In the case of East England Schools CIC(trading as 4myschools) v Palmer and another [2013] EWHC 4138 (QB), the High Court has held that the restrictive covenants in the employment contract of a recruitment consultant were enforceable.

The restrictive covenants included a 6 month non-solicitation and non-dealing restrictive covenant  which prevented the employee from soliciting or dealing with candidates or schools with whom she has dealt with in the 12 months prior to the termination of her employment, for a period of 6 months after termination.

This was because they decided that the employer, which was an educational recruitment consultancy has a legitimate interest to protect, namely the connections which the employee had made whilst employed by them. This was despite the fact that recruitment information was widely available on social media.

The employer was awarded £7040 in damages.


This case will give encouragement to employers seeking to reply upon the restrictive covenants within their employment contracts to prevent former employees from damaging their business. However, whether or not any other restrictive covenant clauses will be enforceable will depend upon all the circumstances and can only ultimately be determinable by a court.

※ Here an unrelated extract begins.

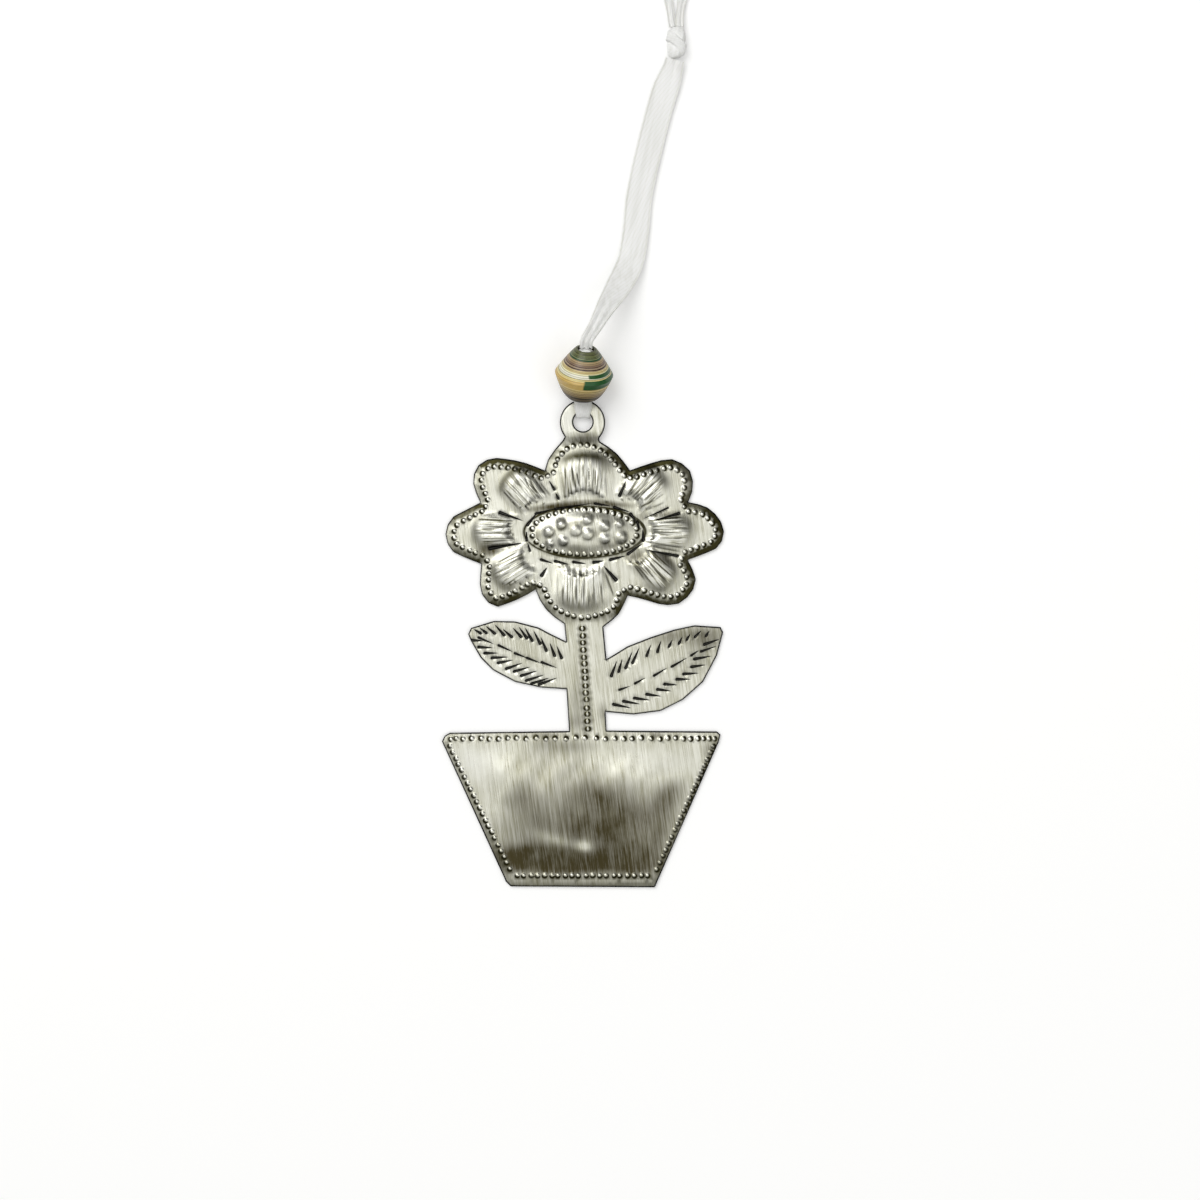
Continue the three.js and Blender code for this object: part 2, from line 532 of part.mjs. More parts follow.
// Stations of the bunched ribbon along a line of [y, z] points in the middle plane of the eye.
function bunchStations(line, halfThickness) {
  return line.map(([y, z], i) => {
    const [before, after] = [line[Math.max(0, i - 1)], line[Math.min(line.length - 1, i + 1)]];
    const tangent = new THREE.Vector3(0, after[0] - before[0], after[1] - before[1]).normalize();
    const centre = new THREE.Vector3(eyeHole.x, y, z);
    const across = new THREE.Vector3(1, 0, 0);
    const through = new THREE.Vector3(0, tangent.z, -tangent.y);
    return { centre, across, through, halfWidth: bunch.halfWidth, halfThickness };
  });
}

const [tilt, lean] = [beadTilt, -beadLean].map(THREE.MathUtils.degToRad);
const beadAxis = new THREE.Vector3(0, 1, 0).applyEuler(new THREE.Euler(tilt, 0, lean, "ZXY"));
const beadMouth = (sign, beyond = 0) =>
  beadCentre.clone().addScaledVector(beadAxis, sign * (beadLength / 2 + beyond));

// The fold of the ribbon: over the face of the eye, down through its hole and back out behind it.
function ribbonBight() {
  const front = sheetThickness + eyeLift + rimGap + bunch.halfThickness;
  const back = eyeLift - rimGap - bunch.halfThickness;
  const turnY = eyeHole.y + eyeHole.radius;
  const [middle, radius] = [(front + back) / 2, (front - back) / 2];
  const turn = Array.from({ length: 9 }, (_, i) => {
    const angle = Math.PI / 2 + (i * Math.PI) / 8;
    return [turnY + radius * Math.cos(angle), middle + radius * Math.sin(angle)];
  });
  const line = [[rimY - bightEnds.front, front], ...turn, [rimY + bightEnds.back, back]];
  return swept(bunchStations(line, bunch.halfThickness), roundSection);
}

// The ribbon inside the bead's bore, both halves together.
function ribbonCore() {
  const axis = new THREE.LineCurve3(beadMouth(-1, -coreRecess), beadMouth(1));
  return swept(ribbonStations(axis, 4, () => bunch.halfWidth, bunch.halfThickness), roundSection);
}

// The short stretch at the rim of the eye, where the back half rises to the front one and both enter
// the bead.
function ribbonNeck() {
  const { y, z } = beadMouth(-1);
  const rise = [[rimY + neckGap, eyeLift], [rimY + neckGap, eyeLift + sheetThickness], [y, z]];
  return swept(bunchStations(rise, ribbonThickness), roundSection);
}

function legCurve() {
  const out = mouthStations.map((beyond) => beadMouth(1, beyond));
  return new THREE.CatmullRomCurve3([...out, ...legRoute.map(vector3)]);
}

// One half of the ribbon from the bead to the knot. It opens to its full width on the table.
function ribbonLeg(side) {
  const halfWidthAt = (at) => {
    const open = smooth(at, 0, 0.3) * (1 - 0.5 * smooth(at, 0.9, 1));
    return THREE.MathUtils.lerp(bunch.halfWidth, ribbonWidth / 2, open);
  };
  const shift = (side * (plyGap + ribbonThickness)) / 2;
  return swept(ribbonStations(legCurve(), legSteps, halfWidthAt, ribbonThickness / 2, shift), flatSection);
}

// The overhand knot: a flattened lump with two turns of ribbon that lie aslant.
function ribbonKnot() {
  const knot = new THREE.LatheGeometry(knotTurns.map(vector2), knotSides);
  knot.scale(knotHalf.width, knotHalf.length, knotHalf.thickness);
  return knot.applyMatrix4(new THREE.Matrix4().makeShear(0, 0, knotSlant, 0, 0, 0));
}

// A loose end, narrow at the knot and cut on the slant.
function ribbonTail(name) {
  const curve = new THREE.CatmullRomCurve3(tailRoutes[name].map(vector3));
  const halfWidthAt = (at) => THREE.MathUtils.lerp(tailNarrow, ribbonWidth, smooth(at, 0.15, 1)) / 2;
  const stations = ribbonStations(curve, tailSteps, halfWidthAt, ribbonThickness / 2);
  return swept(stations, flatSection);
}

function named(name, geometry, material) {
  const mesh = new THREE.Mesh(geometry, material);
  mesh.name = name;
  return mesh;
}

const ornament = new THREE.Group();
const plate = named("embossed_plate", embossedPlate(), steel);
const bead = named("paper_bead", paperBead(), paper);
bead.position.copy(beadCentre);
bead.quaternion.setFromUnitVectors(new THREE.Vector3(0, 1, 0), beadAxis);
const knot = named("ribbon_knot", ribbonKnot(), satin);
knot.position.copy(knotCentre);
ornament.add(
  plate,
  bead,
  knot,
  named("ribbon_bight", ribbonBight(), satin),
  named("ribbon_neck", ribbonNeck(), satin),
  named("ribbon_core", ribbonCore(), satin),
  named("ribbon_leg_front", ribbonLeg(1), satin),
  named("ribbon_leg_back", ribbonLeg(-1), satin),
  ...Object.keys(tailRoutes).map((name) => named(name, ribbonTail(name), satin)),
);

// The origin is under the middle of the plate and bead together.
ornament.updateMatrixWorld(true);
const extent = new THREE.Box3().setFromObject(plate).union(new THREE.Box3().setFromObject(bead, true));
const middle = extent.getCenter(new THREE.Vector3());
ornament.position.set(-middle.x, -middle.y, 0);

export default ornament;
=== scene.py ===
import bpy
import math
import numpy as np
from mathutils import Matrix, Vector
from mathutils.geometry import delaunay_2d_cdt
from mathutils.kdtree import KDTree


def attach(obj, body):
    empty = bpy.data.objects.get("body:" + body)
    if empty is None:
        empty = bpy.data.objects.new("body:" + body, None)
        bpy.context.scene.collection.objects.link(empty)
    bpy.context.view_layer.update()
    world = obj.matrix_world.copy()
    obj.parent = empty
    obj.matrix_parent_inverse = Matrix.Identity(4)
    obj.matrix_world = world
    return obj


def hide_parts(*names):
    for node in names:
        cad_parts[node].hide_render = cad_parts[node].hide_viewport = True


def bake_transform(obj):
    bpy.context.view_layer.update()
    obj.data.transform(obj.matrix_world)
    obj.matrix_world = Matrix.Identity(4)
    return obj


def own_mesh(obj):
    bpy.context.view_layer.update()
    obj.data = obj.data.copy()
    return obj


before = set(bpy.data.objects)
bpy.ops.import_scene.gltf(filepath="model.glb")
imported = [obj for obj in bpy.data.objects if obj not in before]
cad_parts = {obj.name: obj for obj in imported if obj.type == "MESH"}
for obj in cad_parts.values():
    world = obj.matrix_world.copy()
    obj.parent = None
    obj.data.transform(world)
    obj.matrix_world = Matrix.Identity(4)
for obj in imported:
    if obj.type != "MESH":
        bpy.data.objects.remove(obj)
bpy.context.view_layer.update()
print("frame loaded:", sorted(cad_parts))

# All sizes below are in mm on the plate's own plan: x to the right, y up from the foot of the pot, z out of
# the face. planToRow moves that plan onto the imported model.
planToRow = np.array([0.02675, -62.0003, 0.0])


def toRow(points):
    return (np.asarray(points, float).reshape(-1, 3) + planToRow) / 1000


def smoothStep(value, low, high):
    t = np.clip((value - low) / (high - low), 0, 1)
    return t * t * (3 - 2 * t)


def wobble(seed):
    # a repeatable number from 0 to 1 for each seed
    return np.abs(np.sin(12.9898 * np.asarray(seed, float) + 4.137) * 43758.5453) % 1


# shader nodes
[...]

A recent Court of Appeal case (Hazel and anor v Manchester College) has confirmed a previous employment tribunal’s decision that two employees were unfairly dismissed when they refused to accept a pay cut as part of a “harmonisation process” following a TUPE transfer.  The court held that although the employees were dismissed for an ETO reason (economic technical or organisational reason) connected with the transfer; it was not one that entailed “changes in the workforce” meaning that the dismissals were automatically unfair under Reg 7 of TUPE.

The Court endorsed the employment tribunal’s decision to order the re-engagement on the employee’s previous salaries.


Employers’ should take care when considering making any changes to the terms and conditions of employment of any employee’s following a TUPE transfer as it could lead to successful tribunal claims against them.  Following this case, harmonisation of terms or process will not qualify as an ETO exemption, so employers beware.